First of all, when I say 'braids' let's just clarify what we're talking about. For anyone who hasn't run into me in the last couple of months, I'm not thinking of some straight up-down french plait. I'm talking about 8 millions 6 hundred thousand 1 thousand 9 hundred and 12 little bitsy braids all over the head (okay, so maybe that number isn't 100% accurate, but it's got a good feel to it). The overall look was pretty dramatic and people stopped to comment on it all the time, which was awesome. Now it's all out though, I thought it might be interesting to recap on the things I learnt.

(1) Most of the hair braids are made of synthetic hair. I think I did know when I saw braided hair that synthetic hair was wound in with it, but I didn't appreciate how much. Apparently, you can just braid the hair as it is, but the braids end up super-fine which means they don't last that long and the whole look is rather thin, which rather defies the point of braiding it to begin with. Synthetic hair is cheap (only a few dollars per packet and I think I needed 4 packets for my shoulder-length hair) but if you have light coloured hair, you will need to get this in advance because chances are the salon will only have black and dark brown hair in stock. Since you're weaving in hair, it might be fun to put a totally different colour in with it. I had strands of blue added to each of my braids.

(2) Hell, it takes ages. The reason braiding is expensive is that someone has to sit there for hours and do it. You're looking at 3-5 hours depending on how thick the braids are you want. Also...

(3) .... if you get beads put on the bottom, then you can only have the finest braids and the beads take a lot of extra time. This was something I didn't appreciate until too late. If you heat the ends of synthetic hair, it seals itself which is a quick way of securing the end of the braid. If, on the other hand, you want a bead on the end, then you have to add the bead and an elastic band which will add several hours onto the process. On the other hand, the beads are cool so....

(4) Your braided hair will be longer than your normal hair. Apparently, it's normal to continue braiding the synthetic hair several inches past the end of your hair, so the bottom part of each braid does not contain any of your natural hair. Quite useful if you just want to cut the beads off rather than undo each one.

(5) For the first couple of days, the braids feel really tight. After this, the synthetic hair relaxes and it's much more comfortable. I read on the web that some people take aspirin for the first few days, but mine wasn't painful enough for that, just a bit sore.

(6) Sleeping took longer to get used to, largely because of all those beads! It's hard to know where to put them. I wrapped a scarf around the top of my head to protect the braids a bit while I slept (though the presence of the beads means I didn't move around too much in the night).
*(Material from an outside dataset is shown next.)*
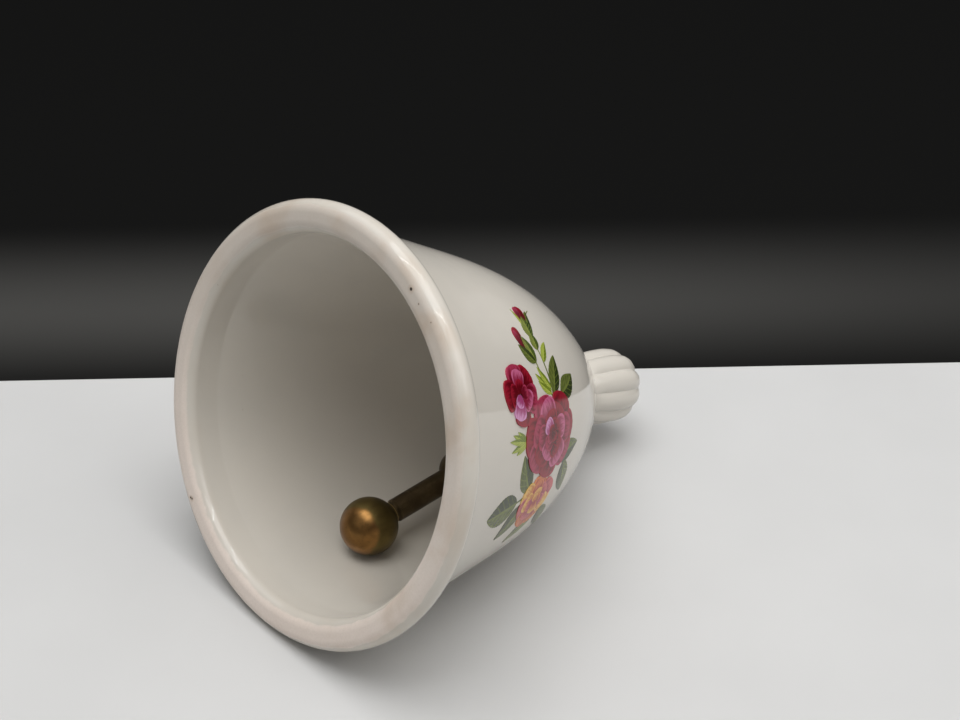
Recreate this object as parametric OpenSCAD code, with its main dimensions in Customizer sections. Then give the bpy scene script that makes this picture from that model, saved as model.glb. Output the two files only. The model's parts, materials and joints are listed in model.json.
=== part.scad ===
// Porcelain table bell lying on its side, resting on its lip and on its shoulder.
// Every piece is drawn upright, lip down on z = 0 and the knob on top, with +X on
// the side that ends up underneath, and lay_down() then tips the whole bell over.

/* [Bell body] */
// Outer diameter of the lip
mouth_d = 88; // [80:1:100]
// Height from the lip to the seat of the knob
body_h = 75.8; // [70:0.2:82]
// Thickness of the porcelain wall
wall = 2.8; // [2.2:0.1:3.2]
// Width of the rounded lip, measured across the wall
lip_w = 6.5; // [5.6:0.1:7.2]
// Height of the rounded lip
lip_h = 5.2; // [4.4:0.1:5.4]
// Diameter of the seat that carries the knob
seat_d = 16.7; // [15:0.1:19]

/* [Knob] */
// Diameter over the flutes
knob_d = 16.4; // [14:0.2:19]
// Length of the fluted part
knob_h = 17.5; // [15:0.5:21]
// Number of flutes
flutes = 10; // [8:1:14]
// Diameter of the opening that the end plug closes
plug_d = 7.8; // [6:0.2:8.2]
// Radius that rounds the ends of the flutes
knob_round = 3.6; // [2.5:0.1:4]

/* [Hanger] */
// Diameter of the hanger pin
pin_d = 2.4; // [2:0.1:2.8]
// Height of the pin's eye above the lip
eye_z = 59; // [57:0.5:61]
// Wire diameter of the link
link_wire = 1.4; // [1.1:0.1:1.5]
// Distance between the link's two hinges
link_l = 11; // [10.4:0.1:11.8]

/* [Clapper] */
// Diameter of the ball
ball_d = 12.2; // [10:0.1:13]
// Diameter of the thick part of the rod
rod_d = 5; // [4.4:0.1:5.6]
// Distance along the rod from the ball's centre to the turned bead
bead_at = 25.5; // [20:0.5:30]
// Diameter of the turned bead
bead_d = 9.8; // [8:0.1:11]

/* [Hidden] */
$fn = 96;

// Lip: two quarter rounds with a narrow flat between them that the bell stands on
lip_r = lip_h / 2;
lip_out = mouth_d / 2 - lip_r;
lip_in = mouth_d / 2 - lip_w + lip_r;
lip_end_angle = 80;

// Body: one cubic curve, [radius, height], from just behind the lip to the seat. Its
// second and third points draw the waist in and the shoulder out
waist_in = 13.4;
waist_share = 0.483;
shoulder_in = 10.6;
shoulder_share = 0.653;
body_curve = [
    [mouth_d / 2 - 4, 8],
    [mouth_d / 2 - waist_in, waist_share * body_h],
    [mouth_d / 2 - shoulder_in, shoulder_share * body_h],
    [seat_d / 2, body_h]
];
crown_extra = 1.2;
curve_steps = 30;
flare_steps = 6;
flare_out = 0.7;
flare_up = 0.2;
arc_step = 15;

// Crown, counted down from the seat
crown_hole_d = 5.2;
bush_d = 5.1;
bush_flange_d = 8.4;
bush_flange_h = 0.8;
washer_d = 6.4;
washer_h = 0.6;
turning_gap = 0.05;
end_play = 0.15;

// Knob
bed_h = 0.6;
bed_in_d = 9.4;
bed_out_d = 12.6;
knob_z = body_h + bed_h;
knob_top = knob_z + knob_h;
flute_r = 0.14 * knob_d;
flute_at = knob_d / 2 - flute_r;
core_r = flute_at + 0.4 * flute_r;
round_spare = 0.1;
cavity_r = 4.3;
plug_h = 3.4;
plug_dome = 1.2;
plug_sink = 0.3;

// Hanger
pin_r = pin_d / 2;
eye_d = 6;
eye_w = 2.2;
eye_hole_d = 1.9;
collar_d = 5;
collar_h = 1;
collar_gap = 0.2;
nut_h = 1.8;
nut_flats = 5;
washer_z = body_h + bush_flange_h;
nut_z = washer_z + washer_h + end_play;
pin_end = 0.5;
pin_top = nut_z + nut_h + pin_end;

// Clapper
ball_r = ball_d / 2;
rest_gap = 0.15;
touch_t = 0.25;
head_r = 2.5;
head_w = 3;
head_hole_d = 2.2;
thin_d = 3.4;
neck_d = 4;
neck_l = 0.7;
stem_sink = 0.3;
seat_sink = 0.4;
chamfer = 0.4;
spigot_d = 3;
spigot_l = 4.5;
bore_spare = 0.5;

// A point on the body's curve, and its unit normal pointing out of the bell
function cubic(p, t) =
    pow(1 - t, 3) * p[0] + 3 * pow(1 - t, 2) * t * p[1]
    + 3 * (1 - t) * t * t * p[2] + pow(t, 3) * p[3];
function cubic_slope(p, t) =
    3 * pow(1 - t, 2) * (p[1] - p[0]) + 6 * (1 - t) * t * (p[2] - p[1])
    + 3 * t * t * (p[3] - p[2]);
function quadratic(a, b, c, t) = pow(1 - t, 2) * a + 2 * (1 - t) * t * b + t * t * c;
function out_normal(t) =
    let (v = cubic_slope(body_curve, t)) [v[1], -v[0]] / norm(v);
function outer(t) = cubic(body_curve, t);
function wall_at(t) = wall + crown_extra * pow(t, 3);
function inner(t) = outer(t) - wall_at(t) * out_normal(t);

// Tilt of the lying bell: the lip's round and the first point of the body to come down
// touch the table together
function touch_tilt(p) =
    let (rise = lip_out - p[0], run = p[1] - lip_r)
    atan2(rise, run) + asin(lip_r / norm([rise, run]));
tilt = min([for (i = [0 : curve_steps]) touch_tilt(outer(i / curve_steps))]);

// Place of the lip's centre, with the whole bell's box centred over the origin
lip_z = lip_r * sin(tilt) + lip_out * cos(tilt) + lip_r;
back_x = lip_r * cos(tilt) - lip_out * sin(tilt) - lip_r;
end_at = (knob_d / 2 + round_spare - knob_round) * cos(180 / flutes);
front_x = (knob_top - knob_round) * cos(tilt) + end_at * sin(tilt) + knob_round;
lip_x = -(back_x + front_x) / 2;

// Where the clapper hangs and lies, as [x, z]: the link hangs plumb from the eye
// and the ball rests on the lower wall
eye_p = [0, eye_z];
head_p = eye_p + link_l * [cos(tilt), sin(tilt)];
ball_p = let (p = outer(touch_t), n = out_normal(touch_t))
    p - (wall_at(touch_t) + ball_r + rest_gap) * n;
rod_l = norm(ball_p - head_p);
rod_angle = atan2(ball_p[0] - head_p[0], head_p[1] - ball_p[1]);
link_angle = 90 + tilt;

module lay_down() {
    translate([lip_x, 0, lip_z]) rotate([0, 90 + tilt, 0]) children();
}

// Puts a piece drawn downwards from its hinge at the point p, swung by an angle
module hang(p, angle) {
    translate([p[0], 0, p[1]]) rotate([0, -angle, 0]) children();
}

// Round disc on edge with a hole through it, both on the Y axis
module eye_disc(d, w) {
    translate([0, w / 2, 0]) rotate([90, 0, 0]) cylinder(d = d, h = w);
}

module bell_body() {
    out_arc = [for (a = [-90 : arc_step : lip_end_angle])
        [lip_out + lip_r * cos(a), lip_r + lip_r * sin(a)]];
    flare_from = [lip_out + lip_r * cos(lip_end_angle), lip_r + lip_r * sin(lip_end_angle)];
    flare_by = [body_curve[0][0] + flare_out, lip_h + flare_up];
    flare = [for (i = [0 : flare_steps - 1])
        quadratic(flare_from, flare_by, body_curve[0], i / flare_steps)];
    outside = [for (i = [0 : curve_steps]) outer(i / curve_steps)];
    crown_z = inner(1)[1];
    inside = [for (i = [curve_steps : -1 : 0]) inner(i / curve_steps)];
    in_arc = [for (a = [180 : arc_step : 270])
        [lip_in + lip_r * cos(a), lip_r + lip_r * sin(a)]];
    color([0.93, 0.92, 0.89]) lay_down() rotate_extrude($fn = 160)
        polygon(concat(out_arc, flare, outside,
            [[crown_hole_d / 2, body_h], [crown_hole_d / 2, crown_z]], inside, in_arc));
}

// Cross-section of the knob: a round core with a ring of flutes
module fluted_section() {
    circle(r = core_r);
    for (i = [0 : flutes - 1]) rotate((i + 0.5) * 360 / flutes)
        translate([flute_at, 0]) circle(r = flute_r, $fn = 48);
}

// Solid of revolution that rounds both ends of the knob
module knob_rounding() {
    r = knob_d / 2 + round_spare;
    rotate_extrude() {
        square([r - knob_round, knob_h]);
        translate([0, knob_round]) square([r, knob_h - 2 * knob_round]);
        for (z = [knob_round, knob_h - knob_round])
            translate([r - knob_round, z]) circle(r = knob_round);
    }
}

module handle_knob() {
    color([0.93, 0.92, 0.89]) lay_down() translate([0, 0, knob_z]) difference() {
        intersection() {
            linear_extrude(knob_h) fluted_section();
            knob_rounding();
        }
        translate([0, 0, -1]) cylinder(r = cavity_r, h = knob_h - plug_h + 0.2);
        cylinder(d = plug_d, h = 2 * knob_h);
    }
}

module neck_bed() {
    color([0.86, 0.83, 0.76]) lay_down() translate([0, 0, body_h]) difference() {
        cylinder(d = bed_out_d, h = bed_h);
        translate([0, 0, -1]) cylinder(d = bed_in_d, h = bed_h + 2);
    }
}

// Closes the opening in the knob's end with a low dome that stands a little proud
module end_plug() {
    dome_r = (pow(plug_d / 2, 2) + pow(plug_dome, 2)) / (2 * plug_dome);
    rim_z = knob_top - plug_sink;
    color([0.90, 0.85, 0.72]) lay_down() intersection() {
        translate([0, 0, rim_z - plug_h]) cylinder(d = plug_d, h = 2 * plug_h);
        translate([0, 0, rim_z + plug_dome - dome_r]) sphere(r = dome_r);
    }
}

// Flanged sleeve that lines the hole in the crown
module crown_bush() {
    crown_z = inner(1)[1];
    color([0.55, 0.45, 0.22]) lay_down() difference() {
        union() {
            translate([0, 0, crown_z]) cylinder(d = bush_d, h = body_h - crown_z);
            translate([0, 0, body_h]) cylinder(d = bush_flange_d, h = bush_flange_h);
        }
        translate([0, 0, crown_z - 1])
            cylinder(r = pin_r + turning_gap, h = body_h - crown_z + bush_flange_h + 2);
    }
}

module thrust_washer() {
    color([0.45, 0.27, 0.15]) lay_down() translate([0, 0, washer_z]) difference() {
        cylinder(d = washer_d, h = washer_h);
        translate([0, 0, -1]) cylinder(r = pin_r + turning_gap, h = washer_h + 2);
    }
}

// Pin with a drilled eye at its lower end, a collar under the crown and a nut on top
module hanger_pin() {
    collar_z = inner(1)[1] - collar_gap - collar_h;
    color([0.56, 0.44, 0.20]) lay_down() difference() {
        union() {
            translate([0, 0, eye_z]) eye_disc(eye_d, eye_w);
            translate([0, 0, eye_z]) cylinder(r = pin_r, h = pin_top - eye_z);
            translate([0, 0, collar_z]) cylinder(d = collar_d, h = collar_h);
        }
        translate([0, 0, eye_z]) eye_disc(eye_hole_d, 2 * eye_w);
    }
}

module pin_nut() {
    color([0.62, 0.50, 0.24]) lay_down() translate([0, 0, nut_z]) difference() {
        cylinder(d = nut_flats / cos(30), h = nut_h, $fn = 6);
        translate([0, 0, -1]) cylinder(r = pin_r, h = nut_h + 2);
    }
}

// Closed wire ring, threaded through both eyes
module hanger_link() {
    color([0.50, 0.40, 0.20]) lay_down() hang(eye_p, link_angle)
        translate([0, 0, -link_l / 2]) rotate([0, 90, 0]) rotate_extrude()
            translate([link_l / 2, 0]) circle(d = link_wire, $fn = 32);
}

// Turned rod: an eyed head, a thin shank, a bead, a thick stem, a neck and a spigot
module clapper_rod() {
    bead_z = bead_at - rod_l;
    ball_top = ball_r - rod_l;
    stem_z = ball_top + neck_l - stem_sink;
    color([0.36, 0.27, 0.13]) lay_down() hang(head_p, rod_angle) difference() {
        union() {
            eye_disc(2 * head_r, head_w);
            translate([0, 0, bead_z]) cylinder(d = thin_d, h = -bead_z - head_hole_d);
            translate([0, 0, bead_z]) sphere(d = bead_d);
            translate([0, 0, stem_z + chamfer])
                cylinder(d = rod_d, h = bead_z - stem_z - chamfer);
            translate([0, 0, stem_z]) cylinder(d1 = rod_d - 2 * chamfer, d2 = rod_d, h = chamfer);
            translate([0, 0, ball_top - seat_sink]) cylinder(d = neck_d, h = neck_l + seat_sink);
            translate([0, 0, ball_top - spigot_l]) cylinder(d = spigot_d, h = spigot_l);
        }
        eye_disc(head_hole_d, 2 * head_w);
    }
}

// Ball with a seat and a blind bore for the rod
module clapper_ball() {
    ball_top = ball_r - rod_l;
    color([0.62, 0.42, 0.18]) lay_down() hang(head_p, rod_angle) difference() {
        translate([0, 0, -rod_l]) sphere(r = ball_r);
        translate([0, 0, ball_top - seat_sink]) cylinder(d = neck_d, h = ball_r);
        translate([0, 0, ball_top - spigot_l - bore_spare]) cylinder(d = spigot_d, h = ball_r);
    }
}

bell_body();
handle_knob();
neck_bed();
end_plug();
crown_bush();
thrust_washer();
hanger_pin();
pin_nut();
hanger_link();
clapper_rod();
clapper_ball();
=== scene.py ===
"""Porcelain table bell lying on its side on a pale board, in front of a dark backdrop.

Sizes below are in millimetres. Most pieces are built upright in the bell's own frame, with the
mouth at z = 0, the knob on top and +X on the side that lies underneath, and are then placed by
the BELL matrix. The clapper's ball is built in the ROD frame, along the rod from the ball's centre.
"""

import json
import math

import bmesh
import bpy
import numpy as np
from mathutils import Matrix, Vector


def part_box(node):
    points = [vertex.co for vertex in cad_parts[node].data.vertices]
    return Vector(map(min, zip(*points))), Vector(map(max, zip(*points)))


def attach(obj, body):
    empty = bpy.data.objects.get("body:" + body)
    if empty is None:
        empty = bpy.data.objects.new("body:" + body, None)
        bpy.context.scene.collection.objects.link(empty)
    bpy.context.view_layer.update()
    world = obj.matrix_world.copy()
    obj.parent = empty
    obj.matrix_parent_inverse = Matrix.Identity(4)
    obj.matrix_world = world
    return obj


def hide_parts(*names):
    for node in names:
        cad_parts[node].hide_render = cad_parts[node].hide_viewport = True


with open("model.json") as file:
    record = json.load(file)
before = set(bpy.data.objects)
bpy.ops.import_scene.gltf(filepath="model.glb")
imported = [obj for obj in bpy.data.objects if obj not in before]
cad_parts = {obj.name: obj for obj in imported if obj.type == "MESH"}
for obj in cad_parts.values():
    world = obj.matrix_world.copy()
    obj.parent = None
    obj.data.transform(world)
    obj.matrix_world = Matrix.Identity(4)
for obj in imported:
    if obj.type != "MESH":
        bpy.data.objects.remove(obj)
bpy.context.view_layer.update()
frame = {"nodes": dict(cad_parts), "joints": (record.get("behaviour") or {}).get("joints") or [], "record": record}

MM = 0.001

# ---------------------------------------------------------------- places taken from the frame

joints = {joint["name"]: joint for joint in frame["joints"]}
axis = Vector(joints["hanger_swivel"]["axis"]).normalized()
eye = Vector(joints["hanger_swivel"]["pos_m"])
head = Vector(joints["clapper_swing"]["pos_m"])
lip_face = Vector(frame["record"]["mounts"][0]["pos_m"])
mouth = eye - axis * (eye - lip_face).dot(axis)
ball_low, ball_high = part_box("clapper_ball")
ball_centre = (ball_low + ball_high) / 2
SIDE = Vector((0, 1, 0))


def placed(origin, z_axis):
    """Matrix of a frame at origin whose Z is z_axis and whose Y is the row frame's Y."""
    matrix = Matrix((SIDE.cross(z_axis), SIDE, z_axis)).transposed().to_4x4()
    matrix.translation = origin
    return matrix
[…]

(7) Washing was no problem. Everyone asked me how I managed this, but I just soaped down the braids as usual in the shower and then used a spray-on conditioner afterwards. It seemed to work fine, since my hair wasn't a nasty mass when I removed the braids, although the synthetic hair felt a bit sticky as I unwound it. Possibly this is because it's harder to wash the shampoo out of it.

(8) I had my braids in for about 6 weeks (I lost count, but it's close to that +/- 1). After that time, I could see I had about an inch of hair growth before the braids started. A few braids near the back which didn't have much real hair woven in slid clean out which was an effective, if creepy, way of removing them. The braids themselves get frayed over time as parts of your actual hair escape. I thought this might be a bigger problem than it was for me, but there comes a point when the hair style is clearly at the end of its life.

(9) You loose an alarming amount of hair when you unbraid yourself. It's not really surprising, since for the last x-weeks you've lost no hair, whereas you'd normally loose a bit everyday from brushing. Now you loose all that at once. But it's still a little disconcerting. I found I had a number of small but ferocious tangles but largely my hair was in good shape.

(10) Beware of sunburn for the first few weeks. Your scalp is very exposed!